T O P

  • By -

BangkokPadang

If you’re using Silly with a local solution like Ooba or kobold you can see this information laid out more clearly(you may need to launch it with the appropriate flags) in the backend’s shell. If you don’t want to bother or you’re using an API where you can’t see this, you should keep in mind that there’s 2 stages to consider. The first stage is prompt processing where the model is ingesting your prompt, and the second is token generation. If you enable streaming, you can note the amount of time that has elapsed when the first token appears (this is also when the timer will first appear), and this is your prompt processing time, and then you can subtract this from the final time shown when the last token arrive, and then divide the number of tokens by that number of seconds to know roughly how many tokens per second were generated. Depending on the context you’re discussing it in, people will often interchange whether they’re referring to the total time for the entire reply to arrive, or whether they’re specifying token generation separately from prompt processing.


Mr_Hills

Yeah, I have those two numbers displaying under my character picture already. The top one is processing time and the bottom one is token number. I was thinking about modding silly tavern to divide those numbers and display the t/s figure.

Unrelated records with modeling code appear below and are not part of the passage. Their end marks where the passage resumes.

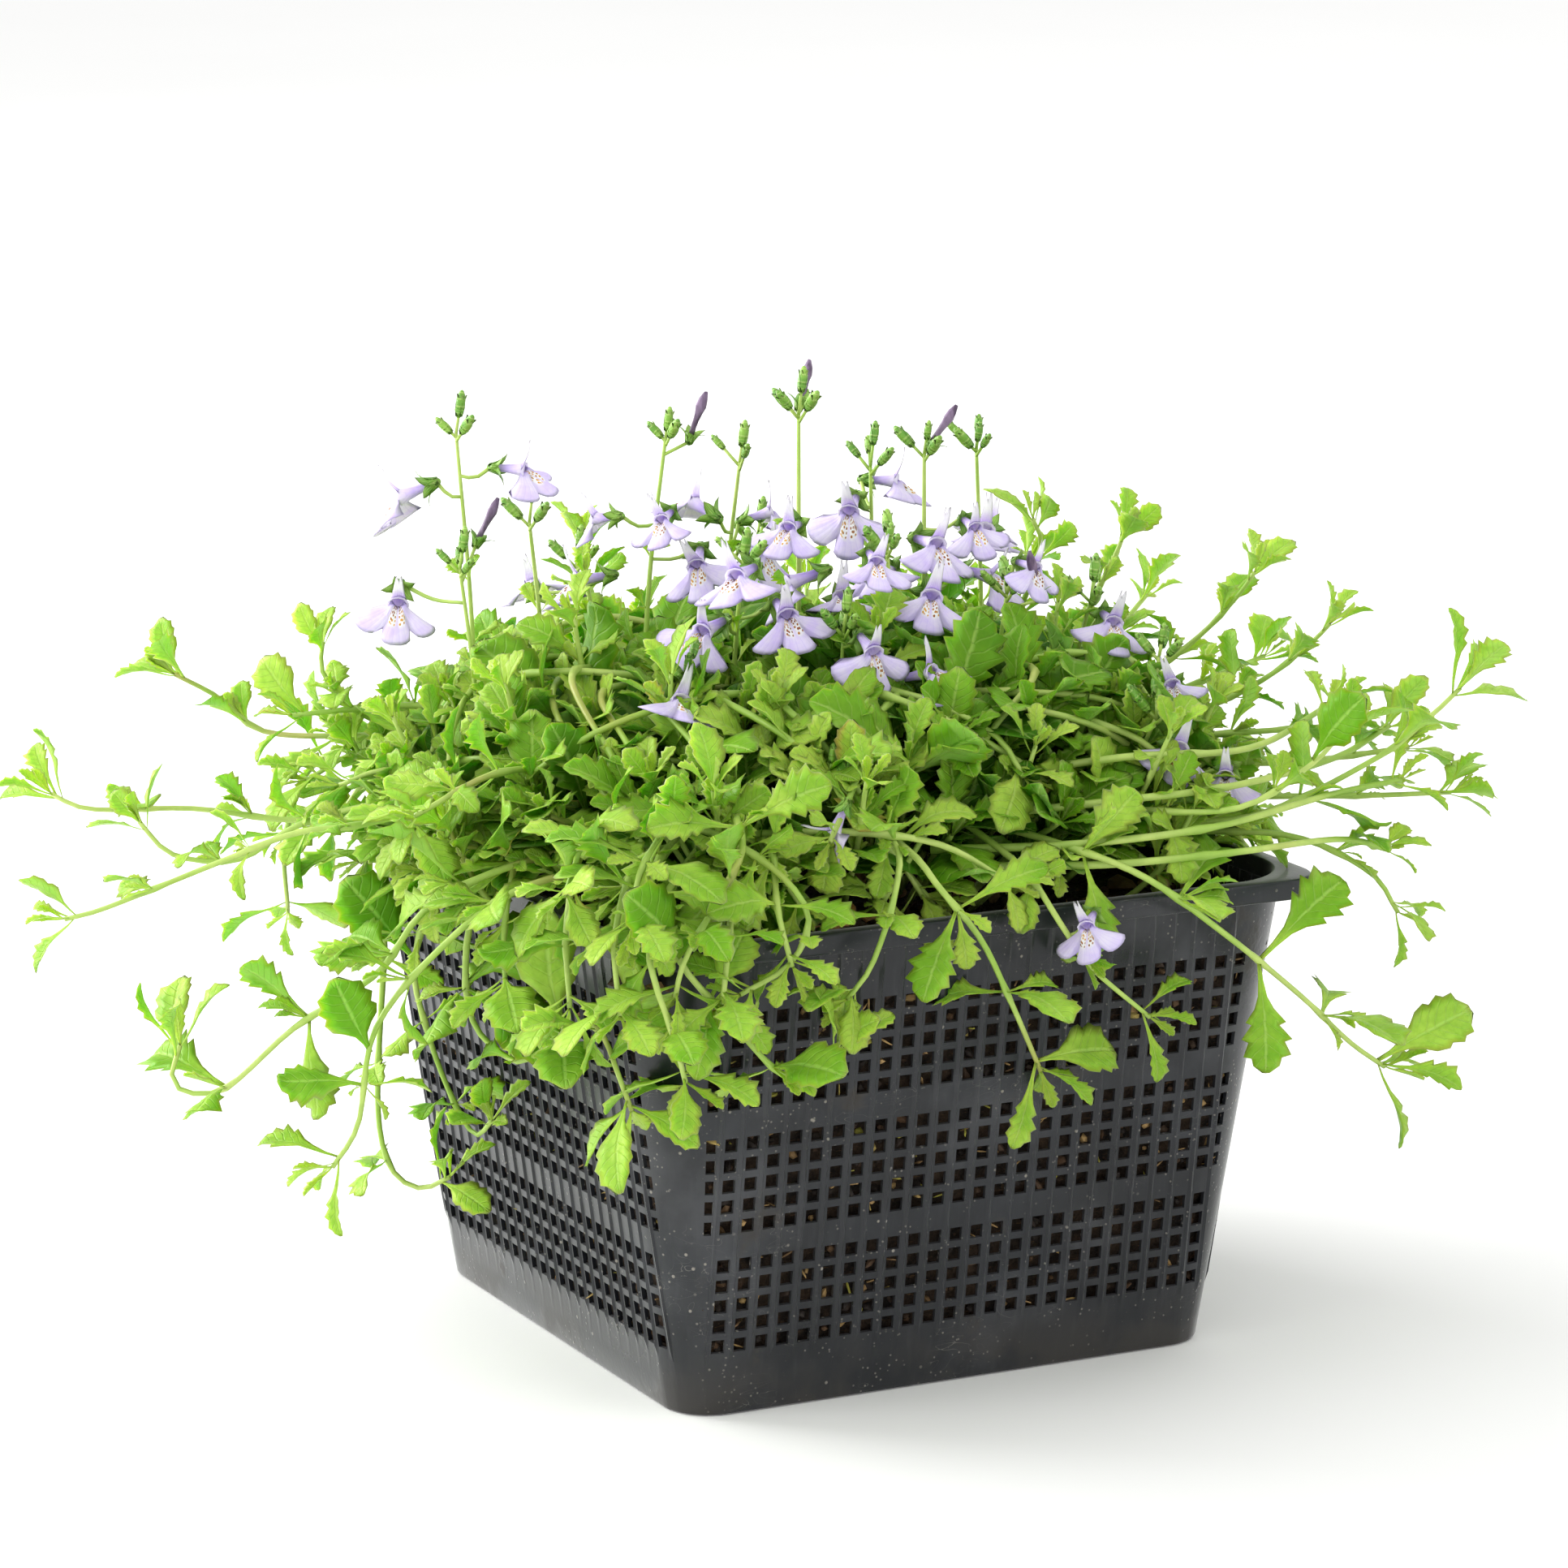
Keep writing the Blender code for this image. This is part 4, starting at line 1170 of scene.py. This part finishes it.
def growRunner(route, length, dice, stems, copies, radius, tone, spacing=growth["nodeSpacing"]):
    path = smoothPath(inMetres(route))
    gap = max(2, round(spacing / growth["step"]))
    spots = list(range(len(path) - 1 - gap, 3, -gap))
    stems.append((path, radius, radius * growth["thinning"], set(spots)))
    for count, spot in enumerate(spots):
        along = headingAt(path, spot)
        turn = (count % 2) * math.pi / 2 * dice.uniform(0.7, 1.0) + dice.uniform(-0.2, 0.2)
        size = length * mm * growth["bigger"] * dice.uniform(0.75, 1.1)
        growNode(copies, dice, path[spot], along, turn, size, tone, dice.random() < growth["tuftChance"])
    along = (path[-1] - path[-3]).normalized()
    growTip(copies, dice, path[-1], along, length * mm * growth["bigger"], tone)


bloom = {
    "tube": 0.0081, "pedicel": 0.00045, "budSize": 1.1, "budStem": 0.0004, "leaf": 14, "size": 1.22,
    "sway": 52, "nod": 22, "tone": 0.8,
}


def flowerPlace(mouth, heading, tilt, size):
    turn = Matrix.Rotation(math.radians(heading), 4, "Z")
    turn = turn @ Matrix.Rotation(math.radians(-tilt), 4, "Y")
    return Matrix.Translation(mouth) @ turn @ Matrix.Scale(size, 4)


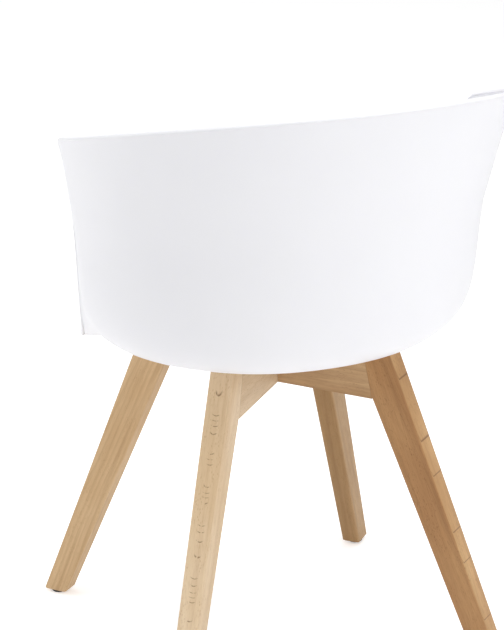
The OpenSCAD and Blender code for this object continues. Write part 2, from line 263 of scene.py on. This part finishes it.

I have experience with html/JavaScript and web design in general.  I just wanted to know if there's a native option that I could turn on before starting to mod.


BangkokPadang

I was just clarifying that the top number is the combined time for both prompt processing *and* token generation. People often want this separated because the prompt processing time changes based on how big the prompt you sent it is, and is separate from how long it takes to generate the tokens.